Nowadays, it is a rapidly rising demand yet challenging issue to run large-scale applications on shared infrastructures such as data centers and clouds with low execution latency and high resource utilization. This paper reports our experience with Swift, a system capable of efficiently running real-time and interactive data processing jobs at cloud scale. Taking directed acyclic graph (DAG) as the job model, Swift achieves the design goal by three new mechanisms: 1) fine-grained scheduling that can efficiently partition a job into graphlets (i.e., sub-graphs) based on new shuffle heuristics and that does scheduling in the unit of graphlet, thus avoiding resource fragmentation and waste, 2) adaptive memory-based in-network shuffling that reduces IO overhead and data transfer time by doing shuffle in memory and allowing jobs to select the most efficient way to fulfill shuffling, and 3) lightweight fault tolerance and recovery that only prolong the whole job execution time slightly with the help of timely failure detection and fine-grained failure recovery.
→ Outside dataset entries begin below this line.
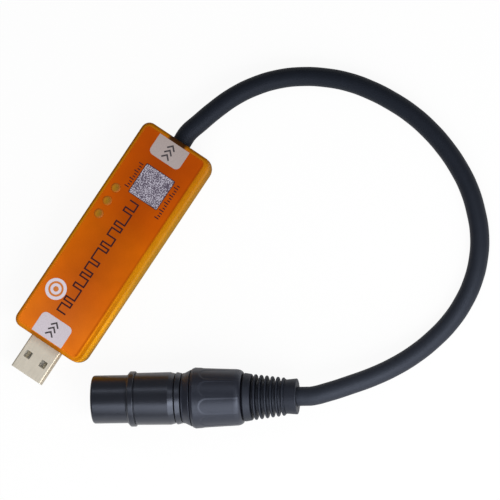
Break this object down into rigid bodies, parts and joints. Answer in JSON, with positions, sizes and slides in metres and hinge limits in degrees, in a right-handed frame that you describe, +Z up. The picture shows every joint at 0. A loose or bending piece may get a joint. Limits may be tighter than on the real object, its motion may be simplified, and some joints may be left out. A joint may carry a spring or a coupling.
{
  "type": "usb lighting control interface",
  "caption": "Flat pocket lighting interface: a translucent box housing with a USB plug at one end and a short cable ending in a round latching stage connector.",
  "frame": {"origin": "on the surface that the part lies on, under the middle of the housing with its plug", "axes": "+X from the plug's tip along the housing to the cable, +Z up out of the lid, +Y towards the edge with the lamps"},
  "size_m": [0.1507, 0.1281, 0.0208],
  "materials": {
    "lid_plastic": "moulded translucent polycarbonate, satin face",
    "tray_plastic": "moulded translucent polycarbonate, bright edges",
    "plug_steel": "satin nickel plate",
    "plug_tongue": "moulded",
    "contact_gold": "thin gold plate",
    "board": "solder mask",
    "chip": "moulded epoxy",
    "can_metal": "drawn can",
    "ceramic": "fired ceramic",
    "led_lens": "diffused epoxy",
    "tie_nylon": "moulded nylon",
    "cable_jacket": "extruded soft PVC, satin",
    "wire_white": "extruded PVC",
    "wire_red": "extruded PVC",
    "wire_black": "extruded PVC",
    "connector_metal": "black satin coat",
    "connector_plastic": "glass-filled nylon",
    "boot_rubber": "moulded elastomer",
    "spring_steel": "rolled strip"
  },
  "bodies": {
    "interface": {"top_shell": "lid_plastic", "bottom_shell": "tray_plastic", "usb_plug_shell": "plug_steel", "usb_plug_tongue": "plug_tongue", "usb_contact_1": "contact_gold", "usb_contact_2": "contact_gold", "usb_contact_3": "contact_gold", "usb_contact_4": "contact_gold", "circuit_board": "board", "processor": "chip", "usb_bridge_chip": "chip", "line_driver_chip": "chip", "voltage_regulator": "chip", "crystal": "can_metal", "radio_module": "board", "radio_shield": "can_metal", "can_capacitor": "can_metal", "chip_capacitor_1": "ceramic", "chip_capacitor_2": "ceramic", "led_resistor_1": "chip", "led_resistor_2": "chip", "led_resistor_3": "chip", "led_1": "led_lens", "led_2": "led_lens", "led_3": "led_lens", "cable_inner_end": "cable_jacket", "cable_tie": "tie_nylon", "board_wire_1": "wire_white", "board_wire_2": "wire_red", "board_wire_3": "wire_black", "dmx_cord": "cable_jacket", "connector_shell": "connector_metal", "retaining_ring": "connector_metal", "thread_sleeve": "connector_plastic", "connector_insert": "connector_plastic", "socket_contact_1": "contact_gold", "socket_contact_2": "contact_gold", "socket_contact_3": "contact_gold", "latch_spring": "spring_steel", "cable_chuck": "connector_plastic", "cable_boot": "boot_rubber", "connector_cable_end": "cable_jacket", "connector_wire_1": "wire_white", "connector_wire_2": "wire_red", "connector_wire_3": "wire_black"},
    "latch": {"latch_lever": "connector_plastic"},
    "nut": {"coupling_nut": "connector_plastic"}
  },
  "joints": [
    {"name": "latch_press", "type": "hinge", "parent": "interface", "child": "latch", "pos_m": [-0.0266, -0.04023, 0.00644], "axis": [0.5848, 0.3974, 0.7071], "range_deg": [0, 5], "stiffness_Nm_per_rad": 0.02, "deforming": ["latch_spring"]},
    {"name": "nut_turn", "type": "hinge", "parent": "interface", "child": "nut", "pos_m": [-0.01779, -0.06023, 0.0104], "axis": [0.5621, -0.8271, 0], "continuous": true}
  ]
}
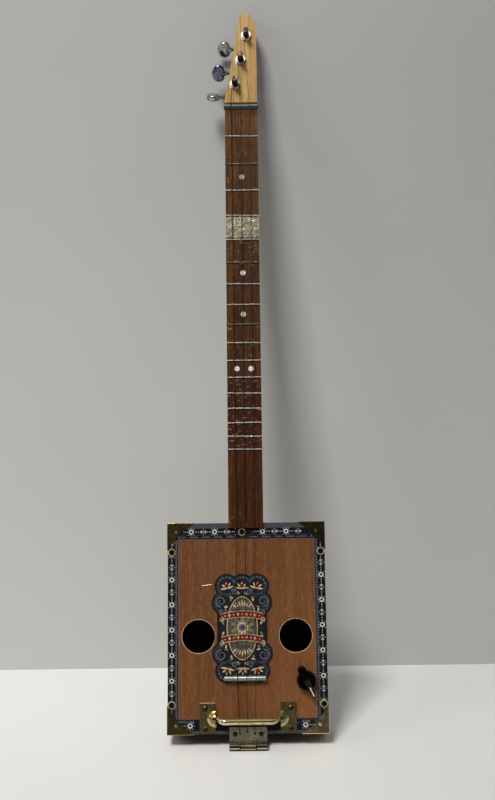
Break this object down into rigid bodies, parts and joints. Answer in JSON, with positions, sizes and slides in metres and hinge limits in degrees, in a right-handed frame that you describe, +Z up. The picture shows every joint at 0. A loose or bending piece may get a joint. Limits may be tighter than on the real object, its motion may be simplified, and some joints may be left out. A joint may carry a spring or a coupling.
{
  "type": "cigar box guitar",
  "caption": "Fretted string instrument made from a wooden cigar box with a stick neck, steel rod nut and bridge, side tuners, hinge tailpiece, chest handle and volume knob.",
  "frame": {"origin": "at the level of the tail hinge's lowest point, at the middle of the instrument's width and depth, which is where the mount upright_hold is", "axes": "+X to the right as seen from the front, +Y towards the back, +Z up along the neck to the headstock"},
  "size_m": [0.1738, 0.0654, 0.8477],
  "materials": {
    "headstock_wood": "oiled",
    "fretboard_wood": "satin stain",
    "fret_wire": "polished wire",
    "dot_pearl": "pearly, satin",
    "foil": "crinkled, satin",
    "steel_rod": "threadless bright rod",
    "box_wood": "satin varnish",
    "border_print": "printed, slightly glossy",
    "label_print": "printed, slightly glossy",
    "staple_wire": "zinc plated",
    "aged_brass": "aged and polished",
    "nail_brass": "aged",
    "screw_brass": "aged",
    "hinge_nickel": "dull nickel plate",
    "screw_steel": "zinc plated",
    "knob_plastic": "glossy",
    "pointer_white": "flat",
    "set_screw_steel": "blackened",
    "pot_metal": "plated",
    "piezo_brass": "bright",
    "jack_nickel": "nickel plated",
    "lead_insulation": "satin",
    "string_bronze": "wound",
    "string_steel": "plain",
    "tuner_chrome": "polished",
    "worm_steel": "machined, oiled"
  },
  "bodies": {
    "guitar": {"neck": "headstock_wood", "fretboard": "fretboard_wood", "frets": "fret_wire", "position_dots": "dot_pearl", "fifth_fret_plate": "foil", "nut_rod": "steel_rod", "bridge_rod": "steel_rod", "box_left_wall": "box_wood", "box_right_wall": "box_wood", "box_neck_wall": "box_wood", "box_tail_wall": "box_wood", "back_panel": "box_wood", "front_panel": "box_wood", "border_paper": "border_print", "face_label": "label_print", "face_staple": "staple_wire", "box_corners": "aged_brass", "handle_plate_left": "aged_brass", "handle_plate_right": "aged_brass", "corner_nails": "nail_brass", "handle_screws": "nail_brass", "panel_screws": "screw_brass", "panel_cup_washers": "screw_brass", "tail_hinge_front_leaf": "hinge_nickel", "tail_hinge_rear_leaf": "hinge_nickel", "tail_hinge_pin": "hinge_nickel", "tail_hinge_screws": "screw_steel", "tuner_mount_screws": "screw_steel", "volume_pot_case": "pot_metal", "volume_pot_nut": "pot_metal", "piezo_disc": "piezo_brass", "output_jack": "jack_nickel", "output_jack_nut": "jack_nickel", "internal_leads": "lead_insulation", "string_bass": "string_bronze", "string_middle": "string_steel", "string_treble": "string_steel", "tuner_base_plates": "tuner_chrome", "tuner_bushings": "tuner_chrome", "tuner_washers": "tuner_chrome", "tuner_housing_1": "tuner_chrome", "tuner_housing_2": "tuner_chrome", "tuner_housing_3": "tuner_chrome"},
    "peg_1": {"tuner_worm_1": "worm_steel", "tuner_button_1": "tuner_chrome"},
    "post_1": {"tuner_post_1": "tuner_chrome", "string_wrap_1": "string_bronze"},
    "peg_2": {"tuner_worm_2": "worm_steel", "tuner_button_2": "tuner_chrome"},
    "post_2": {"tuner_post_2": "tuner_chrome", "string_wrap_2": "string_steel"},
    "peg_3": {"tuner_worm_3": "worm_steel", "tuner_button_3": "tuner_chrome"},
    "post_3": {"tuner_post_3": "tuner_chrome", "string_wrap_3": "string_steel"},
    "volume_knob": {"volume_knob": "knob_plastic", "knob_pointer_line": "pointer_white", "knob_set_screw": "set_screw_steel", "volume_pot_shaft": "pot_metal"},
    "handle_bail": {"handle_bail": "aged_brass"}
  },
  "joints": [
    {"name": "peg_1_turn", "type": "hinge", "parent": "guitar", "child": "peg_1", "pos_m": [-0.0069, 0.0044, 0.7486], "axis": [1, 0, 0], "continuous": true},
    {"name": "post_1_turn", "type": "hinge", "parent": "guitar", "child": "post_1", "pos_m": [-0.0069, -0.0135, 0.7556], "axis": [0, -1, 0], "continuous": true},
    {"name": "peg_2_turn", "type": "hinge", "parent": "guitar", "child": "peg_2", "pos_m": [0, 0.0044, 0.7795], "axis": [1, 0, 0], "continuous": true},
    {"name": "post_2_turn", "type": "hinge", "parent": "guitar", "child": "post_2", "pos_m": [0, -0.0135, 0.7865], "axis": [0, -1, 0], "continuous": true},
    {"name": "peg_3_turn", "type": "hinge", "parent": "guitar", "child": "peg_3", "pos_m": [0.0069, 0.0044, 0.8104], "axis": [1, 0, 0], "continuous": true},
    {"name": "post_3_turn", "type": "hinge", "parent": "guitar", "child": "post_3", "pos_m": [0.0069, -0.0135, 0.8174], "axis": [0, -1, 0], "continuous": true},
    {"name": "volume_turn", "type": "hinge", "parent": "guitar", "child": "volume_knob", "pos_m": [0.0627, -0.0167, 0.0703], "axis": [0, -1, 0], "range_deg": [0, 300]},
    {"name": "bail_swing", "type": "hinge", "parent": "guitar", "child": "handle_bail", "pos_m": [0, -0.0204, 0.0317], "axis": [-1, 0, 0], "range_deg": [0, 45]}
  ],
  "couplings": [
    {"joint": "post_1_turn", "follows": "peg_1_turn", "ratio": 0.071429},
    {"joint": "post_2_turn", "follows": "peg_2_turn", "ratio": 0.071429},
    {"joint": "post_3_turn", "follows": "peg_3_turn", "ratio": 0.071429}
  ]
}
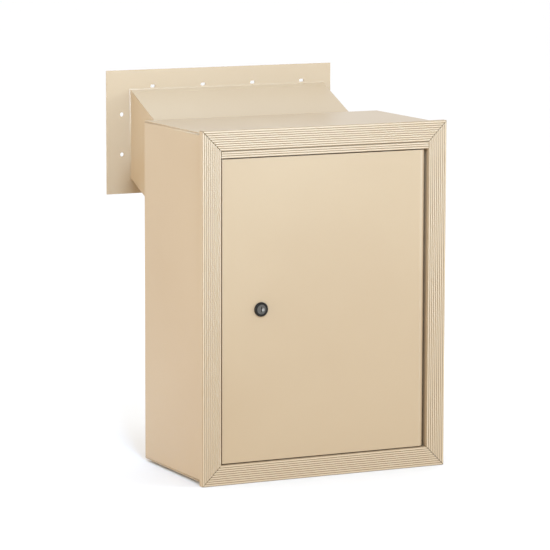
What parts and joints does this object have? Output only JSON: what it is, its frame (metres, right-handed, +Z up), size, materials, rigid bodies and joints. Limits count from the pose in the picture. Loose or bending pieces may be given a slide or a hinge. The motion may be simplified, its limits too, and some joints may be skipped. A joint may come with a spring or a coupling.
{
  "type": "mail drop box",
  "caption": "Locking through-wall mail drop box with a ribbed frame, a hinged door with a cam lock, and a sloping chute to a wall flange.",
  "frame": {"origin": "middle of the wall flange's upper row of slots, on the face that lies against the wall", "axes": "+X to the right seen from the front, +Y into the wall, +Z up"},
  "size_m": [0.398, 0.3415, 0.5742],
  "materials": {
    "sandstone_coat": "warm beige powder coat, fine satin texture",
    "lock_metal": "dark polished lock metal",
    "plated_steel": "zinc plated",
    "nylon": "natural nylon",
    "rubber": "matt black",
    "mill_aluminium": "mill finish"
  },
  "bodies": {
    "cabinet": {"back_panel": "sandstone_coat", "bottom_panel": "sandstone_coat", "bottom_rail": "sandstone_coat", "chute_bottom_panel": "sandstone_coat", "chute_left_panel": "sandstone_coat", "chute_right_panel": "sandstone_coat", "chute_rivets": "sandstone_coat", "chute_top_panel": "sandstone_coat", "corner_keys": "mill_aluminium", "door_bumpers": "rubber", "frame_rivets": "mill_aluminium", "header_screws": "plated_steel", "header_strip": "sandstone_coat", "left_rail": "sandstone_coat", "left_side_panel": "sandstone_coat", "lower_pivot_pin": "plated_steel", "right_rail": "sandstone_coat", "right_side_panel": "sandstone_coat", "top_panel": "sandstone_coat", "top_rail": "sandstone_coat", "upper_pivot_pin": "plated_steel", "wall_flange": "sandstone_coat"},
    "door": {"door_panel": "sandstone_coat", "door_stiffener": "sandstone_coat", "hinge_bushes": "nylon", "lock_housing": "lock_metal", "lock_nut": "plated_steel"},
    "lock_core": {"lock_plug": "lock_metal", "lock_cam": "plated_steel", "cam_washer": "plated_steel", "cam_screw": "plated_steel"}
  },
  "joints": [
    {"name": "door_hinge", "type": "hinge", "parent": "cabinet", "child": "door", "pos_m": [0.1525, -0.3255, -0.29695], "axis": [0, 0, 1], "range_deg": [0, 90]},
    {"name": "lock_turn", "type": "hinge", "parent": "door", "child": "lock_core", "pos_m": [-0.104, -0.3385, -0.2957], "axis": [0, 1, 0], "range_deg": [0, 90]}
  ]
}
Experimental results show that Swift can achieve an average speedup of 2.11× on TPC-H, and 14.18× on Terasort when compared with Spark. Swift has been deployed in production, supporting as many as 140,000 executors and processing millions of jobs per day. Experiments with production traces show that Swift outperforms JetScope and Bubble Execution by 2.44× and 1.23× respectively.

Publication
2021 IEEE 37th International Conference on Data Engineering